We've got news which isn't always good. We'll talk about it.
You need to have that conversation. And I think that that
relationship quite often doesn't happen between
agencies and clients is very much held
behind a veil of we won't tell you until there's a problem.
So if we have something we're very honest.
Absolutely. My buzz word is trust.
And when we, if the beauty parade, you know,
Reading Room were one of five shortlisted to three, they were by no means the cheapest.
But what they presented us with was the truth
and I can say without a shadow of a doubt if I'd have gone down some of the other routes,
I would have found myself in a very similar situation as my
predecessor found himself where you believe the sales
pitch and it's all going to be easy and halfway through
you realize there's an extra complexity etcetera and costs go up
and time go through, time scales go through the window,
we built our new architecture for one of our sites and
we're in the process now of migrating the
last sites through. I can honestly say the first situation.
We haven't finished the migration yet.
So the jury's still out on time, on budget, on budget. Excellent quality.

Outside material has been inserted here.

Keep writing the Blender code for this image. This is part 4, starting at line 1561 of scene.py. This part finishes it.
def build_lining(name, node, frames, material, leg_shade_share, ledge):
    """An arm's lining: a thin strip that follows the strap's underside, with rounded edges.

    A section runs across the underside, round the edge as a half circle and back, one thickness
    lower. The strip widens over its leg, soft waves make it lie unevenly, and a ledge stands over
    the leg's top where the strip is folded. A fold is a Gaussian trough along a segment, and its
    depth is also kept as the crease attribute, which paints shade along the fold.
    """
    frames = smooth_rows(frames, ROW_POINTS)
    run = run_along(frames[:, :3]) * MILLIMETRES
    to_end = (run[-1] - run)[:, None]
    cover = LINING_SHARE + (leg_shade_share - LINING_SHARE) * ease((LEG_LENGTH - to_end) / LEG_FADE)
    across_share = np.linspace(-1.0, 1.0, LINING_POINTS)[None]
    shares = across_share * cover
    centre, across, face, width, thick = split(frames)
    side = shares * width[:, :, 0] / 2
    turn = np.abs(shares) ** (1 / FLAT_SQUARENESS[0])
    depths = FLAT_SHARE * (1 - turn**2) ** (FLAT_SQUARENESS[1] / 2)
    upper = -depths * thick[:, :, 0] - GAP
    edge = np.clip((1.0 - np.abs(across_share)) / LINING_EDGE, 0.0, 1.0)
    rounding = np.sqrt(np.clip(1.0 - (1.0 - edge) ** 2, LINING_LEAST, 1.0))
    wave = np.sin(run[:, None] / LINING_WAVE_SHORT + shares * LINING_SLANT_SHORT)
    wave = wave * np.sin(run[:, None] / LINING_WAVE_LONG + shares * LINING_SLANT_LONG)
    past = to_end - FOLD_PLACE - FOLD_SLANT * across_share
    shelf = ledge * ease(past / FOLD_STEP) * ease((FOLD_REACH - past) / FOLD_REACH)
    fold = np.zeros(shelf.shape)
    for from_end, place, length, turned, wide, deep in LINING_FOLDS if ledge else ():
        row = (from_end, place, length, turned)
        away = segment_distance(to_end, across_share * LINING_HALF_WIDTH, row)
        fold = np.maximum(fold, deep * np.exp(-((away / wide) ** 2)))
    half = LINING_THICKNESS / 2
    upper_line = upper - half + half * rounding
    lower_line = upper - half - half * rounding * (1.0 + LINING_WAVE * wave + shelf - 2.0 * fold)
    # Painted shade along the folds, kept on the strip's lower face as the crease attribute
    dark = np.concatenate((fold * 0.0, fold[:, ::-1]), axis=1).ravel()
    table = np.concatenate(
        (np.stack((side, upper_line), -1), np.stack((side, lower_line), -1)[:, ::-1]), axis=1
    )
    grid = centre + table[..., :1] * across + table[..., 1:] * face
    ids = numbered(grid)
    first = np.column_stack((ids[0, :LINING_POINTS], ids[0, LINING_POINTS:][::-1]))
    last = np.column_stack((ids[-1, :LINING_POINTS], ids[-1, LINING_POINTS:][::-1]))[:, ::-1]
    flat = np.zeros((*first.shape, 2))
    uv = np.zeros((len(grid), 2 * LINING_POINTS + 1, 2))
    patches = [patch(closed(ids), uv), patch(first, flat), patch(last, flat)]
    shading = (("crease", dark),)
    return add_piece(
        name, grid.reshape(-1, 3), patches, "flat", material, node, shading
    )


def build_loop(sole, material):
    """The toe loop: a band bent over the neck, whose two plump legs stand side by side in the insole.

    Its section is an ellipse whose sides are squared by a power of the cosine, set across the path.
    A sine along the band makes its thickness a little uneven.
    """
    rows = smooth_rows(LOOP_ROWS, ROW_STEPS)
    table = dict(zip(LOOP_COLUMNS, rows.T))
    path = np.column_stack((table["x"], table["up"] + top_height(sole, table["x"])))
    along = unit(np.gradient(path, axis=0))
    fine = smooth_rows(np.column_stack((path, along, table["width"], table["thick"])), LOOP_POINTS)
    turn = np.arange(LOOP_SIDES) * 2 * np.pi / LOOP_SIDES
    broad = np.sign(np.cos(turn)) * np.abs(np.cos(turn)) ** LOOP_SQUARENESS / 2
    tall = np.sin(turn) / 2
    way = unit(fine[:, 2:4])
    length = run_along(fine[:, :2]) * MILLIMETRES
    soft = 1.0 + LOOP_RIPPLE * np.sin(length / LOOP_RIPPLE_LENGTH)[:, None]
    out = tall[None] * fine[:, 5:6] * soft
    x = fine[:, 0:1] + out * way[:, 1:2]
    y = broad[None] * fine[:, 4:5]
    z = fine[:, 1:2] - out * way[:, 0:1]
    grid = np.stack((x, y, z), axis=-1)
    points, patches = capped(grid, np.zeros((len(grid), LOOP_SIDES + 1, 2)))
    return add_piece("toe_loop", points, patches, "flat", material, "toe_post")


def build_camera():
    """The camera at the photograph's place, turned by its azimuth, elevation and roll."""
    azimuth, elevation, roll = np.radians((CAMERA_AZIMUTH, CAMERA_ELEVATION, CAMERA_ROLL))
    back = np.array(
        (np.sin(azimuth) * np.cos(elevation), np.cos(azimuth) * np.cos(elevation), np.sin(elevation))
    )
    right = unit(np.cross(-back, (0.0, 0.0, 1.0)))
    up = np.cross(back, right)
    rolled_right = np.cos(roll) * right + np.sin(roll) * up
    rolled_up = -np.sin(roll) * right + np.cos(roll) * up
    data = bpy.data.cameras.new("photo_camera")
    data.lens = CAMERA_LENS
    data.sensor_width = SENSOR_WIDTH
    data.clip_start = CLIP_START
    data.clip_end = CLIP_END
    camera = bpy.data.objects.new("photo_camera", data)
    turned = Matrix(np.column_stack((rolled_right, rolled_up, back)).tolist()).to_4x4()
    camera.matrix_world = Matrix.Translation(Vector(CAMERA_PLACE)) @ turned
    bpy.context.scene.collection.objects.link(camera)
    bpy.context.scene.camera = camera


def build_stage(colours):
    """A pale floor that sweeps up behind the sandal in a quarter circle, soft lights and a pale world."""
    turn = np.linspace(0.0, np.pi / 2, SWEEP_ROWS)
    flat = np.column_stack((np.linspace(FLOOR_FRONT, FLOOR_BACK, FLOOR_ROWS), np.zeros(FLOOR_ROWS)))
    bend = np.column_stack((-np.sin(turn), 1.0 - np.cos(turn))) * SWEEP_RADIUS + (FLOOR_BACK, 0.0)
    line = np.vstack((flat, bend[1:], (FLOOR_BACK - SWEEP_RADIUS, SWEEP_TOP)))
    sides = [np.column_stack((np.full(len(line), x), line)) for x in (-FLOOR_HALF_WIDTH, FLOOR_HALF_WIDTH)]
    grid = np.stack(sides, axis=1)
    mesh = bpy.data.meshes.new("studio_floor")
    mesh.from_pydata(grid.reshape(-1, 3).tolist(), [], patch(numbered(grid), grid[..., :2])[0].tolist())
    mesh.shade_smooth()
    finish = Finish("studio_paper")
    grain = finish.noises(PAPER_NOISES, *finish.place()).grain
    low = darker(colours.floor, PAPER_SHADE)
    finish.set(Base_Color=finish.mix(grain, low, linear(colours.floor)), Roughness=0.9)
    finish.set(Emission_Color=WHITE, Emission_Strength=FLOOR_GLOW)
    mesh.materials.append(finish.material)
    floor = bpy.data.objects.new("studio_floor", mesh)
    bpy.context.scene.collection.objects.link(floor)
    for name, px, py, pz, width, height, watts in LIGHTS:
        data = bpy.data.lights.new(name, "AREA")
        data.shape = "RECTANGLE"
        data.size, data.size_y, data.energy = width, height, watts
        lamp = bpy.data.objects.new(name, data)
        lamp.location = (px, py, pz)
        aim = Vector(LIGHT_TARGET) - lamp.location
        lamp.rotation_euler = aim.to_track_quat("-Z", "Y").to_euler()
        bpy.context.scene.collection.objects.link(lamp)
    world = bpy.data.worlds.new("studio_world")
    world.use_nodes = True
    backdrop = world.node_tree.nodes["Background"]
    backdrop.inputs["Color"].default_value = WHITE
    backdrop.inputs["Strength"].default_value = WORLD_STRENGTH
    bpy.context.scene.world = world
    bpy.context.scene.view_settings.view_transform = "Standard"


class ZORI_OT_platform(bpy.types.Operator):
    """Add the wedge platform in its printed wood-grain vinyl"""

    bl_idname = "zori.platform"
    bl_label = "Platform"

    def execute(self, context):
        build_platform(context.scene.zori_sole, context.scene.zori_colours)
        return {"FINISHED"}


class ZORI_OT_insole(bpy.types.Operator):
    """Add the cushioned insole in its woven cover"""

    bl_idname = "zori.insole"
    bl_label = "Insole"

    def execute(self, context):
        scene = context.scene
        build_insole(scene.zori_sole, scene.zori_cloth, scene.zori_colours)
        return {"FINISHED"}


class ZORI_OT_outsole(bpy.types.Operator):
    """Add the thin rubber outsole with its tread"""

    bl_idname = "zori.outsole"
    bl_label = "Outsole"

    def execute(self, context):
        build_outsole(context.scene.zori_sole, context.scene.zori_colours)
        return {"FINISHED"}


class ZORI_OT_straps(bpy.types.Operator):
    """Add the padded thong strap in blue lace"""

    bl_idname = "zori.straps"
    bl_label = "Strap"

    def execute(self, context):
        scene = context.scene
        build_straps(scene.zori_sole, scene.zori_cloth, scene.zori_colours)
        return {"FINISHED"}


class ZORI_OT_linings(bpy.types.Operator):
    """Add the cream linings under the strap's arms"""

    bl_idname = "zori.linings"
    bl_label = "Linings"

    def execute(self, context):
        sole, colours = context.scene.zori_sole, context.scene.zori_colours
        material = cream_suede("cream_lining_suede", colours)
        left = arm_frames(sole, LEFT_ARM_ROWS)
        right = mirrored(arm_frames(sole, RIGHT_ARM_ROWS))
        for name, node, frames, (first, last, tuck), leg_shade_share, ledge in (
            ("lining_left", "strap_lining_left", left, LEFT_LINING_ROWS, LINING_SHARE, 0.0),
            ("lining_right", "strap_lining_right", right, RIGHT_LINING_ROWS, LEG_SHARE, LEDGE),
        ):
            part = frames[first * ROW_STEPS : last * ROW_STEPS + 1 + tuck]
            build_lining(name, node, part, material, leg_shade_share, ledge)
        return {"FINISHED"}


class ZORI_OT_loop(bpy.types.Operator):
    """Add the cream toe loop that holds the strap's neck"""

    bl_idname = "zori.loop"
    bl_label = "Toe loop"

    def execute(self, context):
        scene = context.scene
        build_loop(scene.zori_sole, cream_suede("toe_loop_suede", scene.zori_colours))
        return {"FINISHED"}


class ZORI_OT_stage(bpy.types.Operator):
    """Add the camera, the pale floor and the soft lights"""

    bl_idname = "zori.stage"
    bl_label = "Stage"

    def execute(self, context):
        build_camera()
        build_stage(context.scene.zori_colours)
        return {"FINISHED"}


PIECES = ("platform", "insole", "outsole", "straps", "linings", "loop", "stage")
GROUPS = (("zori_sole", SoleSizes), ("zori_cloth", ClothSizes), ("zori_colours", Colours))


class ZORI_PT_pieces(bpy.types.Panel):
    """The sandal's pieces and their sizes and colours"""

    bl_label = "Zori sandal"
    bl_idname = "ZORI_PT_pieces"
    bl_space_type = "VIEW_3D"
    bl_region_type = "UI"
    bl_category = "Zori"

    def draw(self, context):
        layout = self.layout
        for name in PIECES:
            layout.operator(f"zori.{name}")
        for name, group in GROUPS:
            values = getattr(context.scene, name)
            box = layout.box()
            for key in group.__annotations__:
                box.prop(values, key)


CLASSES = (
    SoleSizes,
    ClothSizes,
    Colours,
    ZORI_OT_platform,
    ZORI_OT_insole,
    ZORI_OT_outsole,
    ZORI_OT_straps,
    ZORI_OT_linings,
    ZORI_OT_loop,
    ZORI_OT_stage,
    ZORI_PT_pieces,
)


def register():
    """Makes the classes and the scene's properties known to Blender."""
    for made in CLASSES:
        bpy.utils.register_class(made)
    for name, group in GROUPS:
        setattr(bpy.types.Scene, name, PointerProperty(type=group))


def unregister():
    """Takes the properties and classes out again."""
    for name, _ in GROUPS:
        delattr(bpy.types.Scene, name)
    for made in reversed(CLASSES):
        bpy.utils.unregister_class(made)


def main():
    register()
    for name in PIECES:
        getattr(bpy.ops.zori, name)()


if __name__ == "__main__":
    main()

And working with genuinely the best technical guys I have ever worked with.
And there's something, I mean, I'm a technical guy. I'm a technical
director of IT.
I'm rubbish at the political stuff and the boardroom stuff, but the tech,
the tech stuff I really know and to work with the guys at Reading Room.
It's a breath of fresh air. It really is.
So yeah, trust and and honesty, honesty and trust and skills.
Skills last.
Excellent. That's it. Thank you both.